Dataset extract
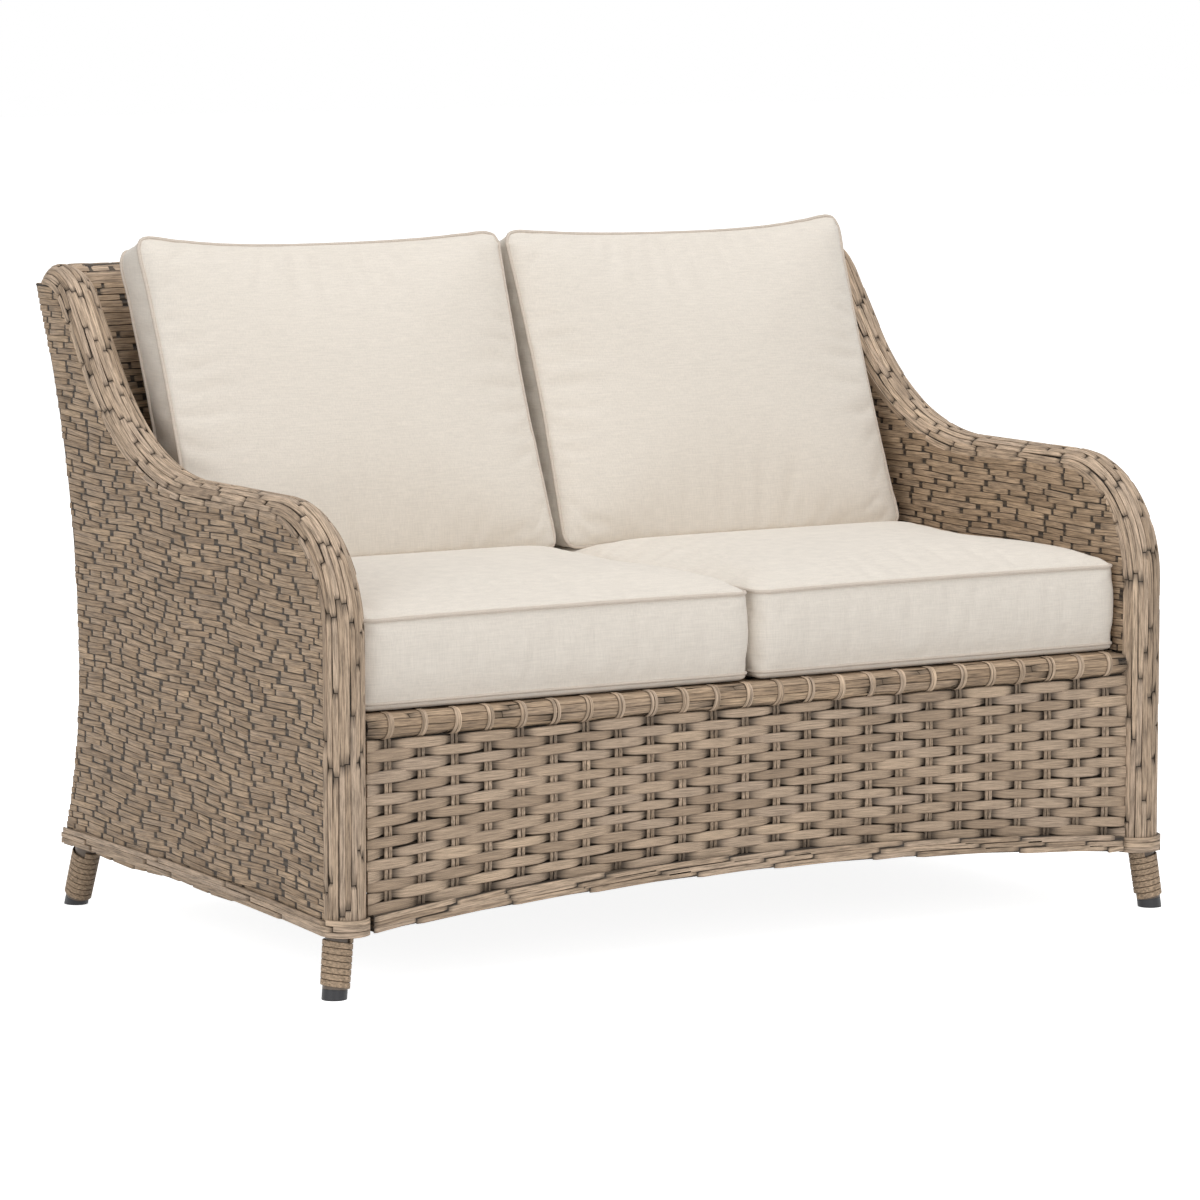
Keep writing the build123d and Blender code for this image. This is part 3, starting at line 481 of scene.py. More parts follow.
def wall_surface(x, outwards):
    """Upright wall of an arm: along the depth, across the height, over it to one side."""
    return lambda along, across, over: np.stack([x + outwards * over, along, across], axis=1)


def rear_face_y(z):
    """Where the rear outline stands at a height."""
    radius = np.where(z > waist_z, upper_rear_radius, lower_rear_radius)
    return waist_y + radius - np.sqrt(radius ** 2 - (z - waist_z) ** 2)


def rear_surface(along, across, over):
    """Rear of the back: along the width, across the height."""
    return np.stack([along, rear_face_y(across) + over, across], axis=1)


def inner_back_y(z):
    """Where the inner back stands at a height."""
    return seat_back_y + np.maximum(z - back_bend_z, 0) * tan(back_recline)


def inner_back_surface(along, across, over):
    """Inner face of the back: along the width, across the height."""
    return np.stack([along, inner_back_y(across) - over, across], axis=1)


def deck_surface(along, across, over):
    """Seat deck: along the width, across the depth."""
    return np.stack([along, across, seat_top_z + over], axis=1)


def arch_z(x, height=0.0):
    """Height of the apron's arched lower edge, or of a line that far above it."""
    inside = np.minimum(np.abs(x), apron_half_width)
    return arch_end_z + arch_rise - arch_radius + np.sqrt(arch_radius ** 2 - inside ** 2) + height


def stake_x(stake):
    """Middle of a stake, counted from the left."""
    return stake_pitch * (stake - (stake_count - 1) / 2)


def apron_surface(along, across, over):
    """Apron: along its width, across as a share of the way up from the rim, over it to the front."""
    foot = arch_z(along, rim_height * 0.95)
    return np.stack([along, apron_middle_y - over, foot + across * (apron_top_z - foot)], axis=1)


def lane_middles(girth, count):
    """Middles of even lanes across a girth."""
    return [girth * ((lane + 0.5) / count - 0.5) for lane in range(count)]


def even_rows(low, high, course):
    """Rows of about a course each that fill a height exactly."""
    count = int((high - low) / course)
    height = (high - low) / count
    return [(low + height * (row + 0.5), height) for row in range(count)]


def fill_lane(start, low, high, least, draw_run, draw_place):
    """Lays strands end to end, cut at the lane's ends, and gives the places of those above a length.

    A run is drawn for where it starts, and a place for the strand's middle and its cut length."""
    places = []
    at = start
    while at < high:
        run = draw_run(at)
        first, last = max(at, low), min(at + run, high)
        if last - first > least:
            places.append(draw_place((first + last) / 2, last - first))
        at += run
    return places


def fill_rows(rows, spans, length, gap, thickness, seed, step, wave=0.0, tilt=0.0):
    """Fills rows with strands end to end, each row set off from the one before."""
    chooser = np.random.default_rng(seed)
    places = []
    for index, (across, height) in enumerate(rows):
        def draw_place(middle, span):
            phase = wave_along * middle + wave_across * across
            return (middle, across + wave * sin(phase) + chooser.uniform(-0.0006, 0.0006),
                    chooser.uniform(-0.0005, 0.0006), span - gap, height * chooser.uniform(0.94, 1.08),
                    thickness, wave * cos(phase) * wave_along * span + tilt
                    + chooser.uniform(-0.0015, 0.0015))

        for low, high in spans(across):
            start = low - (index * step) % length - length * chooser.uniform(0, 0.5)
            places += fill_lane(start, low, high, gap + 0.004,
                                lambda at: length * chooser.choice(run_shares, p=run_chances), draw_place)
    return places


def across_seat(beyond=0.0):
    """Gives every row the width between the arms, and a bit beyond at each end."""
    return lambda row: [(-apron_half_width - beyond, apron_half_width + beyond)]


class LoveseatFinish(bpy.types.PropertyGroup):
    """Colours of the loveseat."""

    cushion_colour: bpy.props.FloatVectorProperty(
        name="Cushion", description="Colour of the cushion cloth", subtype="COLOR", size=3,
        min=0, max=1, default=linear("#e3dbd0")[:3])
    piping_colour: bpy.props.FloatVectorProperty(
        name="Piping", description="Colour of the piping along the cushions' seams", subtype="COLOR",
        size=3, min=0, max=1, default=linear("#d0c4b7")[:3])
    strand_colour: bpy.props.FloatVectorProperty(
        name="Strand", description="Middle colour of the strands of the caps, the apron and the rims",
        subtype="COLOR", size=3, min=0, max=1, default=linear("#bda68f")[:3])
    # A darker copy of the strand colour: painted shade on the walls, the band and the legs
    shaded_wall_colour: bpy.props.FloatVectorProperty(
        name="Wall strand", description="Middle colour of the strands of the walls, the band and the legs",
        subtype="COLOR", size=3, min=0, max=1, default=linear("#ad957c")[:3])


class LoveseatSizes(bpy.types.PropertyGroup):
    """Sizes of the loveseat's strands and seams."""

    course: bpy.props.FloatProperty(
        name="Course", description="Height of one course of the arm's weave",
        unit="LENGTH", default=0.0087, min=0.006, max=0.014)
    strand_run: bpy.props.FloatProperty(
        name="Strand", description="Length of a strand between two ties",
        unit="LENGTH", default=0.056, min=0.03, max=0.12)
    strand_thickness: bpy.props.FloatProperty(
        name="Thickness", description="Thickness of a strand",
        unit="LENGTH", default=0.0029, min=0.002, max=0.005)
    piping_radius: bpy.props.FloatProperty(
        name="Piping", description="Radius of the piping along the cushions' seams",
        unit="LENGTH", default=0.0028, min=0.0015, max=0.005)
    wrap_pitch: bpy.props.FloatProperty(
        name="Wrap pitch", description="Height of one turn of the strand round a leg",
        unit="LENGTH", default=0.0086, min=0.006, max=0.015)


class LOVESEAT_OT_arm_walls(bpy.types.Operator):
    """Weaves the outer and inner walls of both arms"""

    bl_idname = "loveseat.arm_walls"
    bl_label = "Weave the arm walls"

    def execute(self, context):
        sizes = context.scene.loveseat_sizes
        strand = short_strand()
        course = sizes.course

        # A row runs on until its lower edge meets the cap, so no gap opens under the cap
        def spans_to(rear_line, beyond):
            def spans(z):
                front = wall_front_y(z - course * 0.4)
                rear = float(rear_line(z))
                return [(front - 0.004, rear + beyond)] if rear - front > 0.01 else []
            return spans

        outer_rows = even_rows(side_rim_front_z + rim_height * 0.5 - course / 2, cap_seat_z, course)
        broad = course * 1.04
        inner_rows = [(seat_top_z + broad * (row + 0.5), broad)
                      for row in range(int((back_top_z - panel_inset - seat_top_z) / broad))]
        for side, word in sides:
            places = fill_rows(outer_rows, spans_to(rear_face_y, beyond=0.002), sizes.strand_run,
                               gap=0.0022, thickness=sizes.strand_thickness, seed=10 + side,
                               step=0.0195, wave=0.0020, tilt=0.0008)
            lay_strands(f"{word}_outer_weave", strand, places, wall_surface(side * outer_face_x, side),
                        "shaded_resin_strand", seed=20 + side)
            places = fill_rows(inner_rows, spans_to(inner_back_y, beyond=0), length=0.074, gap=0.0013,
                               thickness=sizes.strand_thickness, seed=30 + side, step=0.031, wave=0.001)
            lay_strands(f"{word}_inner_weave", strand, places, wall_surface(side * inner_face_x, -side),
                        "shaded_resin_strand", seed=40 + side)
        return {"FINISHED"}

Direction
In the listing above, locate each line with "scene" and copy it.

Reply
Keep writing the build123d and Blender code for this image. This is part 3, starting at line 481 of scene.py. More parts follow.
        sizes = context.scene.loveseat_sizes